Some Sex Tips Are Easier To Follow Than Others
By Calico Rudasill, Sssh.com
When it comes to the tips and how-to’s of intimacy, I’m mostly what you’d call a sexual autodidact, meaning I learned most of what I know about sex myself, directly and on the fly – on or perhaps “on the lay” would be a more accurate way of putting it.
This is not to say I didn’t get some advice from my older sisters growing up (some of which was terrible, by the way), or read the occasional sexual advice column, just that most of my sexual wiles were developed through practice, as opposed to research.
I’m not going to call my method of learning “sexual trial and error” because it wasn’t as aimless as that term implies – although it occasionally came close, like the first time I gave a blowjob and didn’t quite know how to keep my teeth from playing a larger-than-desired role in the experience for my partner, if you catch my drift.
File Under “Slightly Obvious But Practical Tips, At Least”
While I might not feel like I need it, I do stay on top of the latest sexual tips and advice for professional reasons. And I must say, some of these tips are much easier to follow than others – and I mean “easier” quite literally, in this context.
Take these sex tips from Cosmo, for example. Most of them are very straightforward, like “use lube” or “try a vibrator with sonic waves.” Ditto for this list from Woman’s Day, which features deep insights like “guys want to be touched” and “men want you to embrace sex.”
Since I like touching guys, very enthusiastically embrace sex and have more lubricant on hand than the average Jiffy Lube franchise, those tips are all very much in reach for me.
Even the less obvious tips on those two lists, like “try the Amazon position” or “they want you to be honest” (a slightly questionable, clearly fact-dependent assertion, but OK) are things I can see myself doing/trying in furtherance of mutual sexual pleasure.
Other sex tips…. Well, in my opinion, they’re simply asking too much of me.
OK, Dr. Buzzkill, Give Me the Bad News First
What kind of sex tips, specifically, ask too much of me?
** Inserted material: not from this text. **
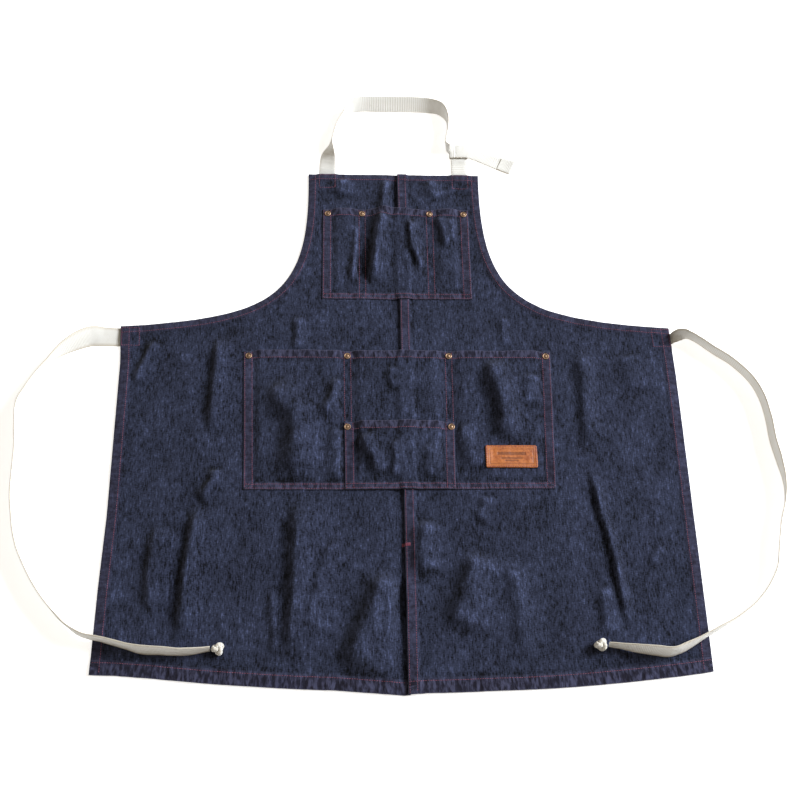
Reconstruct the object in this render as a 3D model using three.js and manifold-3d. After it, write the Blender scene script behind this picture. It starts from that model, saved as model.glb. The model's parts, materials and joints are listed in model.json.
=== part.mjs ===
// A denim work apron, laid flat on its back. Millimetres, +Z up out of the apron's front,
// +Y towards the bib, +X towards the wearer's left hand.
// The origin is on the underside of the centre seam, level with the waistline.
import * as THREE from "three";
import { mergeVertices } from "three/addons/utils/BufferGeometryUtils.js";
import Module from "manifold-3d";

const wasm = await Module();
wasm.setup();

// ---------- driving dimensions ----------
const CLEARANCE = 0.3; // between pieces that touch
const DENIM = 0.9; // thickness of one layer of denim
const WEBBING = 1.5; // thickness of the cotton webbing

const BIB_WIDTH = 272;
const BIB_HEIGHT = 276; // waistline to the bib's top edge
const SKIRT_WIDTH = 828;
const SKIRT_SIDE = 514; // waistline to the hem's corners
const HEM_BOW = 33; // how far the hem's middle hangs below its corners
const ARMHOLE_PULL = { x: -5.5, y: 43.4 }; // the armhole curve's upper handle: x from the bib's edge, y up
const ARMHOLE_REACH = { x: 0.45, y: 18.2 }; // its lower handle: share of the skirt's half width, y up

const SEAM_X = 7; // the centre seam lies this far right of the middle
const SEAM_LAP = 13;
const VENT = 205; // open length below the seam
const SIDE_HEM = 14;
const HEM = 18;
const ARMHOLE_HEM = 12;

const STRAP_WIDTH = 25; // neck webbing
const STRAP_INSET = 30; // bib's side to the middle of a sewn end
const STRAP_SEWN = 28;
const STRAP_RISE = 134; // bib's top edge to the middle of the strap's far side
const HINGE_ROOM = 1.5; // bib's top edge to the line the neck loop folds on
const WRAP_MIDDLE = 45; // bib's top edge to the middle of the wrap round the tab
const TIE_WIDTH = 30;
const TIE_SEWN = 27;
const TIE_DROP = 17; // waistline to the middle of the tie's sewn end
const KNOT = { length: 21, width: 20, height: 18 };

const BIB_POCKET_SHIFT = 2; // right of the bib's middle
const BIB_POCKET_BELOW = 67; // bib's top edge to the pocket's mouth
const BIB_POCKET_INSET = 21.5; // bib's side to the pocket's side, were the pocket in the middle
const BIB_POCKET_SIZE = { height: 161, divider: 53, gape: 6 };
const WAIST_POCKET = { x: 1, top: -41, height: 219, topWidth: 458, bottomWidth: 444, divider: 75.5, gape: 6 };
const SMALL_POCKET = { height: 104, overhang: 4.5, gape: 6 };
const POCKET_SEWN_BOTTOM = 10;

const LABEL = { width: 75, height: 34, thickness: 1.8, fromSide: 24, fromBottom: 32 };
const RIVET = { head: 10, rise: 1.9, shank: 3, burr: 8.4, burrThickness: 1, drop: 8, inset: 7.5 };
const RIVET_ROOM = 1; // flat cloth beyond a rivet's head
const BARTACK = { width: 11, height: 2.4, thickness: 0.7 };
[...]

Well, I hate to generalize, but offhand I’d say any tip which requires me to go to a gym, lift weights, ride a stationary bicycle or otherwise engage in what the experts call “exercise” is simply beyond the pale.
“Physical activity is good for sex,” according to Lee Smith, who Medium identifies as “an epidemiologist researching physical activity and public health at Anglia Ruskin University in Cambridge, England.”
Look, I’m not going to sit here and argue that a PhD epidemiologist doesn’t know what he’s talking about – so instead, I’m just going to whine and grouse about his advice, not least because whining and grousing is my Constitutional right as an American.
“Being more active is associated with lower risk of various chronic illnesses that we know often lower sexual activity,” Smith says, adding that physical activity also improves stamina – something he says is “vital for a healthy sex life.”
Happy, Sexually Satisfied – and Yeah, OK, Maybe Slightly Out of Shape
“Lastly, (exercise) improves our mood,” Smith says. “We know that physically active people are less prone to depression, their self-image is better, and their overall well-being is better.”
Do we know that, though? I mean, I have friends who practically fucking live in the gym, have bodies that look like they were drawn by someone at Marvel Comics and they’re still as miserable as the day is long! And hey – slightly pudgy though I might be, I’m quite satisfied with my sex life, thank you very much.
I mean sure, it might be nice not to get so winded on the walk from the living room to the bedroom, but I attribute that to the… umm… uh… oh – to the very high 2000 feet above sea level altitude here. Yes, that must be it.
Or maybe I’m just coming up with excuses to avoid exercising, which I find about as enjoyable as getting a root canal?
Nah – this Smith guy clearly is making some very unscientific generalizations.
Sure, I’m being willfully ignorant, lazy, wrongheaded and stubborn here… But that’s my take on this whole “exercising-regularly-makes-sex-better” claim – and I’m sticking to it, dammit!